[RECORDED DATA]
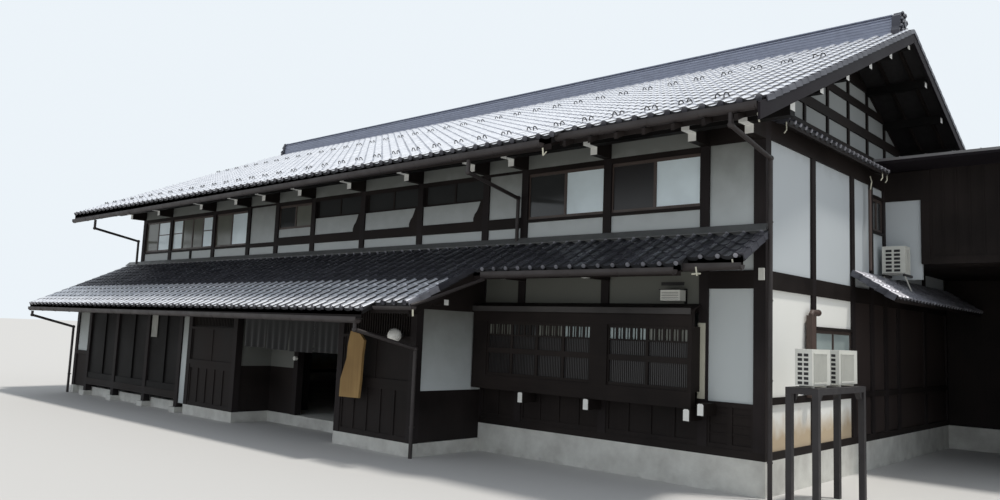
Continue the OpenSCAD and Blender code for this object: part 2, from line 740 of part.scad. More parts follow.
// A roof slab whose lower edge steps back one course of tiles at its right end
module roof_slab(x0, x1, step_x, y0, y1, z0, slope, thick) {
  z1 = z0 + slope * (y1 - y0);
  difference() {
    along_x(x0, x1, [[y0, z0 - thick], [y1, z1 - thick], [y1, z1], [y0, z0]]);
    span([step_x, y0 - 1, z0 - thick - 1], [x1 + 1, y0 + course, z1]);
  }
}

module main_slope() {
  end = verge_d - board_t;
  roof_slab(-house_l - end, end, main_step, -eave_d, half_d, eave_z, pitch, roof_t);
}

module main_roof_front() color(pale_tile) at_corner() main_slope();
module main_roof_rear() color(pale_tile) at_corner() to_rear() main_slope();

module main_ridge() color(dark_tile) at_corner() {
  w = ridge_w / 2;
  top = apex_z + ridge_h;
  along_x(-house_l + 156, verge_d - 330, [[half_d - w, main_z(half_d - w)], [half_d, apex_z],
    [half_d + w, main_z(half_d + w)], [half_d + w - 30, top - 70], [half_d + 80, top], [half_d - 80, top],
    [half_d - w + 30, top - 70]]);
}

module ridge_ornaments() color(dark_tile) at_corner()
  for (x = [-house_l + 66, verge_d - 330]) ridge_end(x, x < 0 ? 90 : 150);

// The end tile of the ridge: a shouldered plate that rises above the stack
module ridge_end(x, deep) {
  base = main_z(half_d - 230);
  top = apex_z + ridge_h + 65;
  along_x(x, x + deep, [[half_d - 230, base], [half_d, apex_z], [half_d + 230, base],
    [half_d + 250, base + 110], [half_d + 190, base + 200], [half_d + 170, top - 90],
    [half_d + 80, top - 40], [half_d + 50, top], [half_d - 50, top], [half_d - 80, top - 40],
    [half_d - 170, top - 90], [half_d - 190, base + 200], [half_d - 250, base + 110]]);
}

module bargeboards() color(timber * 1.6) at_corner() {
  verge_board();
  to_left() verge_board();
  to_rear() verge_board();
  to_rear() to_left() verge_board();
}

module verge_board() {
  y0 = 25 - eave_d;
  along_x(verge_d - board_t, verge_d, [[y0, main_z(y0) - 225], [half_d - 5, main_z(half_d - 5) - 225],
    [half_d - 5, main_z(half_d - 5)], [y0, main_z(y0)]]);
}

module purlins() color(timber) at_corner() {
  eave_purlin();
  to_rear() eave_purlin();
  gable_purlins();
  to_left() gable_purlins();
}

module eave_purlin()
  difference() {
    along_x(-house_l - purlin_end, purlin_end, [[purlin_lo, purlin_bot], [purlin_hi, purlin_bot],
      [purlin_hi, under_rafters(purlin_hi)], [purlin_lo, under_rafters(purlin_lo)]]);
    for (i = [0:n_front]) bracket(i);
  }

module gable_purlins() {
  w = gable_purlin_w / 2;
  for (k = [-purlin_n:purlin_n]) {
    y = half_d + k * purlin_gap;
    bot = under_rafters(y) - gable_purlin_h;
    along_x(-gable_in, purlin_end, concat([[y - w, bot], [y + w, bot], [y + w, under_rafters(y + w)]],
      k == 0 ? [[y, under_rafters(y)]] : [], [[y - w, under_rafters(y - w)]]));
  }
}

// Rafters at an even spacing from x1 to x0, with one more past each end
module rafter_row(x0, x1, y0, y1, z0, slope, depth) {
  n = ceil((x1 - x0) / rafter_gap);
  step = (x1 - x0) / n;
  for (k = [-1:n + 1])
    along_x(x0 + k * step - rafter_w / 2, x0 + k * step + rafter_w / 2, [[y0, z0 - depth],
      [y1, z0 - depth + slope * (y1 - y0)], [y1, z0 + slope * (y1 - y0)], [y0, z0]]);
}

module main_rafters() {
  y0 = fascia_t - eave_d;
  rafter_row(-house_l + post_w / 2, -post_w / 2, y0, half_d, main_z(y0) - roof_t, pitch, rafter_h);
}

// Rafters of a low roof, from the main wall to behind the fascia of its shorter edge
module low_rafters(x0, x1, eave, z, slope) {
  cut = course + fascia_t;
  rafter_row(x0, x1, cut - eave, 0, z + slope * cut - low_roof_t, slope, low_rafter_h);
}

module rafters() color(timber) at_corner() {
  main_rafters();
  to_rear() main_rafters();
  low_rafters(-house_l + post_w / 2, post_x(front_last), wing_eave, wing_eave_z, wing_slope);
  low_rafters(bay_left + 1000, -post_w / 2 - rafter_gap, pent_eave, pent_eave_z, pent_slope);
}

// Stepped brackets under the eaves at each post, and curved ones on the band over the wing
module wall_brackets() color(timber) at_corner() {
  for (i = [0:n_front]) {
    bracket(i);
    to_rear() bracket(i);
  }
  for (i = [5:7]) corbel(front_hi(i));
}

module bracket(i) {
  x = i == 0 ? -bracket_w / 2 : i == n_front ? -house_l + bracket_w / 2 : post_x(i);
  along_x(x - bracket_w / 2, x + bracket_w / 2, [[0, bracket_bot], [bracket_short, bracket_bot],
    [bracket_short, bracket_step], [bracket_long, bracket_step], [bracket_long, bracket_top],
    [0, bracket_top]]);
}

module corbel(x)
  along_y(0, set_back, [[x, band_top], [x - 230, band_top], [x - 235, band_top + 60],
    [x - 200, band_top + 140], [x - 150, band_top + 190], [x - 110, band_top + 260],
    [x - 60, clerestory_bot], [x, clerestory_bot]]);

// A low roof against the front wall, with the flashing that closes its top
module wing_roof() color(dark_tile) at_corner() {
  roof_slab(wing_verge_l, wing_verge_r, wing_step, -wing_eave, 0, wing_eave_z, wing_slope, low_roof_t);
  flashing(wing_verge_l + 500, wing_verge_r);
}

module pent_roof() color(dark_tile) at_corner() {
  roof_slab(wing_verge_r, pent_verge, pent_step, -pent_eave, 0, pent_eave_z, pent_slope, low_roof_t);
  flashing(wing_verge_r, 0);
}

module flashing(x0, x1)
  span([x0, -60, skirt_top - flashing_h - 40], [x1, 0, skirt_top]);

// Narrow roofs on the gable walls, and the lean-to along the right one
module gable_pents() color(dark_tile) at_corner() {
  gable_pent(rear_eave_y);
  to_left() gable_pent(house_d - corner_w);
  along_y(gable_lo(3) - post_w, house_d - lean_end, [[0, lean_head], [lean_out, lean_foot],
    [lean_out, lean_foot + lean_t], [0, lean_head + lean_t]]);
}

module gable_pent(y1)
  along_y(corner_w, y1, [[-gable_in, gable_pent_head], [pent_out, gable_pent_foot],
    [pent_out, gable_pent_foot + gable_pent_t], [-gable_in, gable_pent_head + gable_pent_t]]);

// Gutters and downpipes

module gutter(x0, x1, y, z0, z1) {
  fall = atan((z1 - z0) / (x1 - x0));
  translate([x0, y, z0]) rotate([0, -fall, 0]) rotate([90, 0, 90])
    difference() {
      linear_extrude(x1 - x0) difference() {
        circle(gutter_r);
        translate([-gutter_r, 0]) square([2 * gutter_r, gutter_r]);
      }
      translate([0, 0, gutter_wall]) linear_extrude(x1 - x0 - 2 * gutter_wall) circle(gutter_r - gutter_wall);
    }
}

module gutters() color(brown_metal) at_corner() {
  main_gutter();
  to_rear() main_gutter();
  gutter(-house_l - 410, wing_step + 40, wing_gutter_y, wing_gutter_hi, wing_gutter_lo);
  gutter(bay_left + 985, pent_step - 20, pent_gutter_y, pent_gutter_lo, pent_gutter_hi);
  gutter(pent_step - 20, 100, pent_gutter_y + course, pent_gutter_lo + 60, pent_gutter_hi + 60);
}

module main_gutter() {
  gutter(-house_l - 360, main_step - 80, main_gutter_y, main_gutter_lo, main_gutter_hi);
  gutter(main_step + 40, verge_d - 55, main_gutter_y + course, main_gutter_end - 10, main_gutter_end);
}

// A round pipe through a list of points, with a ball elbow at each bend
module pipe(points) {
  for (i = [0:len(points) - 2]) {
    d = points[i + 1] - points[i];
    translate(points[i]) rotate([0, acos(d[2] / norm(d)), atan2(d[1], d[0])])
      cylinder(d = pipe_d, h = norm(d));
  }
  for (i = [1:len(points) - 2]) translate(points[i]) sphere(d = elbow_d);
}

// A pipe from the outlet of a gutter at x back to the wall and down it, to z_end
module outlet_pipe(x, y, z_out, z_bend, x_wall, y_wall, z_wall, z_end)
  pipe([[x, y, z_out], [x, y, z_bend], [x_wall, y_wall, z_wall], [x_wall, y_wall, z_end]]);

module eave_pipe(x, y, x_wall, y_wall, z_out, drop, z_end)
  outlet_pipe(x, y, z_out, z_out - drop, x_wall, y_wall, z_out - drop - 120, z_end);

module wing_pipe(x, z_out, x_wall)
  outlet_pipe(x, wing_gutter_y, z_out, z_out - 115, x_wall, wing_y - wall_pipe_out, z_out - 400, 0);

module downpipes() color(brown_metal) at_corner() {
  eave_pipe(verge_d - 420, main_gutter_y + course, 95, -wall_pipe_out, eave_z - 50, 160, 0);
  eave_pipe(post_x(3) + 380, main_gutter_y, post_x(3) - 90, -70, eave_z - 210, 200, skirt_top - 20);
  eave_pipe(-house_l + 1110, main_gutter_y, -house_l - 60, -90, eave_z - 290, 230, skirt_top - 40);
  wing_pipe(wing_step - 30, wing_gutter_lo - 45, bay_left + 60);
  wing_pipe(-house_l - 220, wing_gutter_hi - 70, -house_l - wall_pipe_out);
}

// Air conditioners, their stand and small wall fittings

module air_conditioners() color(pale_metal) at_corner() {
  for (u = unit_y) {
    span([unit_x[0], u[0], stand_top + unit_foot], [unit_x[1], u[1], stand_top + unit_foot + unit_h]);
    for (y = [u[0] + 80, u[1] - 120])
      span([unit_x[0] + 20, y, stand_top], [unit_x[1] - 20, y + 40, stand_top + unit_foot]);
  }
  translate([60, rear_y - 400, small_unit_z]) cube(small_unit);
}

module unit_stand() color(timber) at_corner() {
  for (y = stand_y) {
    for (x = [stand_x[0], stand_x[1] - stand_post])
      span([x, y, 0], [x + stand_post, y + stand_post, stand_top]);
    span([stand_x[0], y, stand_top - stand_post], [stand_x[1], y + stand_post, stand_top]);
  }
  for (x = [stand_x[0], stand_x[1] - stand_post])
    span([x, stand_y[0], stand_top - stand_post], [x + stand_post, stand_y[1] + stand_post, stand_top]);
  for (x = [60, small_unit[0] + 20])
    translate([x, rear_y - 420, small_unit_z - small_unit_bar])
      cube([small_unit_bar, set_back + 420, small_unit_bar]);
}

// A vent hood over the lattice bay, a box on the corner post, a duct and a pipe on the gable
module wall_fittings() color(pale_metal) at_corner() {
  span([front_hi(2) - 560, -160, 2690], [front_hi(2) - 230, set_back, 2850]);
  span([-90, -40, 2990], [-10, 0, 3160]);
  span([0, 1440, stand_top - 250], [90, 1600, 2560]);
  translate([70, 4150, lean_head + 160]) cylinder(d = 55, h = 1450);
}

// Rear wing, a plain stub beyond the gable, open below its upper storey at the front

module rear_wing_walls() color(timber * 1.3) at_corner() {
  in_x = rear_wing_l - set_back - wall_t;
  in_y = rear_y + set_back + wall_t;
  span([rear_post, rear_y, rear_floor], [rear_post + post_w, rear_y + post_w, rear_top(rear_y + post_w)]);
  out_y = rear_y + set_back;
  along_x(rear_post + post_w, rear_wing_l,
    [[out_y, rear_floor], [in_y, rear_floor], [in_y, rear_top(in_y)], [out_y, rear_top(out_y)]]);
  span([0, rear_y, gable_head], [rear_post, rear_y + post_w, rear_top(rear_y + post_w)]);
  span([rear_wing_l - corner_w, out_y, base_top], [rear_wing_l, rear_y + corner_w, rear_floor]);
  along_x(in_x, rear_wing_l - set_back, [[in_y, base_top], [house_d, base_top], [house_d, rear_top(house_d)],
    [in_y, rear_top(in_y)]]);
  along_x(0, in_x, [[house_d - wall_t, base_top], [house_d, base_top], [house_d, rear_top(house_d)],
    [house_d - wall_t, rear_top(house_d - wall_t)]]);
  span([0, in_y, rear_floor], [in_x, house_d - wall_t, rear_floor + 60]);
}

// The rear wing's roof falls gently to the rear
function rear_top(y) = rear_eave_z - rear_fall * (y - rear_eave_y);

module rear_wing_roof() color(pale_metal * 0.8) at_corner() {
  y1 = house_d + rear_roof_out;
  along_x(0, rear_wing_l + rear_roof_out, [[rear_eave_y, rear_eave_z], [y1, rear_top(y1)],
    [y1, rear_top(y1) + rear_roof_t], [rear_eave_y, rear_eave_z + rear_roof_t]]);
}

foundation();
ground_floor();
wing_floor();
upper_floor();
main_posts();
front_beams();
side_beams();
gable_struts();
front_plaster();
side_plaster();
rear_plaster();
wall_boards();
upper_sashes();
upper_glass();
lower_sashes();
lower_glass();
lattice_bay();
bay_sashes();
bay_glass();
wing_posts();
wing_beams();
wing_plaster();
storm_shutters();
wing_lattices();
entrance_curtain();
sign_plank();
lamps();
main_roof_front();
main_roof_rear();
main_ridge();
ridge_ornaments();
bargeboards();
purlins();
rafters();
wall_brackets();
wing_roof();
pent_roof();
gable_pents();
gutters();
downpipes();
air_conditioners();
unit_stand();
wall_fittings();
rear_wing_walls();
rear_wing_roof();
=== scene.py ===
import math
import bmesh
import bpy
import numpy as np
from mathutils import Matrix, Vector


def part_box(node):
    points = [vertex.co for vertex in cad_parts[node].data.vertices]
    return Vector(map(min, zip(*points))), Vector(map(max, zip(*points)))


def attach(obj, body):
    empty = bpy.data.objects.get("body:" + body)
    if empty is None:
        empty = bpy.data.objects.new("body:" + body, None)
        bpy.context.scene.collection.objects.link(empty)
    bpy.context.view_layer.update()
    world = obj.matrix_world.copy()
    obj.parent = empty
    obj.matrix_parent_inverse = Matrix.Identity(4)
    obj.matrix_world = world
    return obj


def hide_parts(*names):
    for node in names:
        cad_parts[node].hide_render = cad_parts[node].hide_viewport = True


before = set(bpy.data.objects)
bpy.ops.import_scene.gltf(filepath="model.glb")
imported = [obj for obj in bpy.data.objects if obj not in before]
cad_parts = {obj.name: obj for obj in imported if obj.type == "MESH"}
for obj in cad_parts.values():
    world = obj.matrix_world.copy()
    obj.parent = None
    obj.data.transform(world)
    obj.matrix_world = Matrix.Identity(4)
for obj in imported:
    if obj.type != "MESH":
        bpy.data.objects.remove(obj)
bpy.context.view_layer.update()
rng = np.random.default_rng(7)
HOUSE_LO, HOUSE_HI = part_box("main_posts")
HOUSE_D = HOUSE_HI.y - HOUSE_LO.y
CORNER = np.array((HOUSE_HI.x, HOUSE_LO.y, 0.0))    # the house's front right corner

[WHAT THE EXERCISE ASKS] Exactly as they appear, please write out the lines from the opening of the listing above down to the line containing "module main_roof_rear() color(pale_tile)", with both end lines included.

[RESULT FOR THIS TASK]
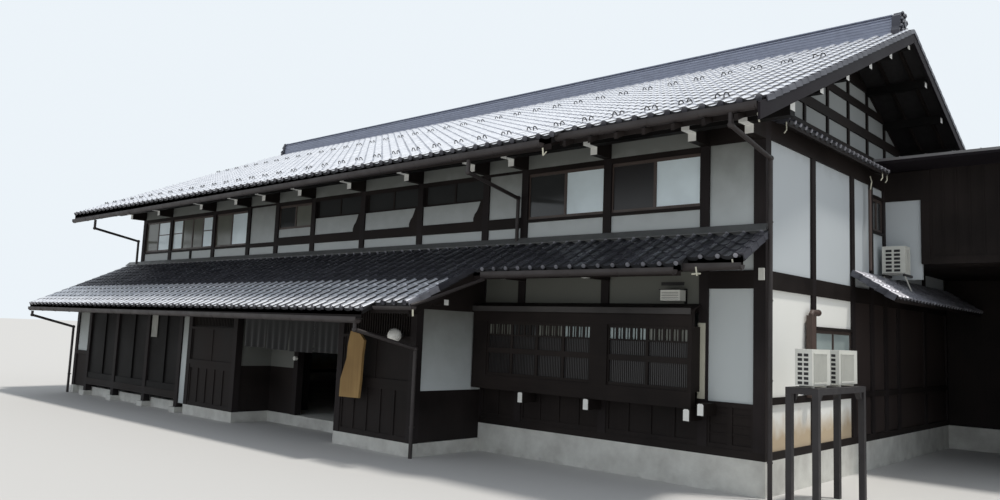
Continue the OpenSCAD and Blender code for this object: part 2, from line 740 of part.scad. More parts follow.
// A roof slab whose lower edge steps back one course of tiles at its right end
module roof_slab(x0, x1, step_x, y0, y1, z0, slope, thick) {
  z1 = z0 + slope * (y1 - y0);
  difference() {
    along_x(x0, x1, [[y0, z0 - thick], [y1, z1 - thick], [y1, z1], [y0, z0]]);
    span([step_x, y0 - 1, z0 - thick - 1], [x1 + 1, y0 + course, z1]);
  }
}

module main_slope() {
  end = verge_d - board_t;
  roof_slab(-house_l - end, end, main_step, -eave_d, half_d, eave_z, pitch, roof_t);
}

module main_roof_front() color(pale_tile) at_corner() main_slope();
module main_roof_rear() color(pale_tile) at_corner() to_rear() main_slope();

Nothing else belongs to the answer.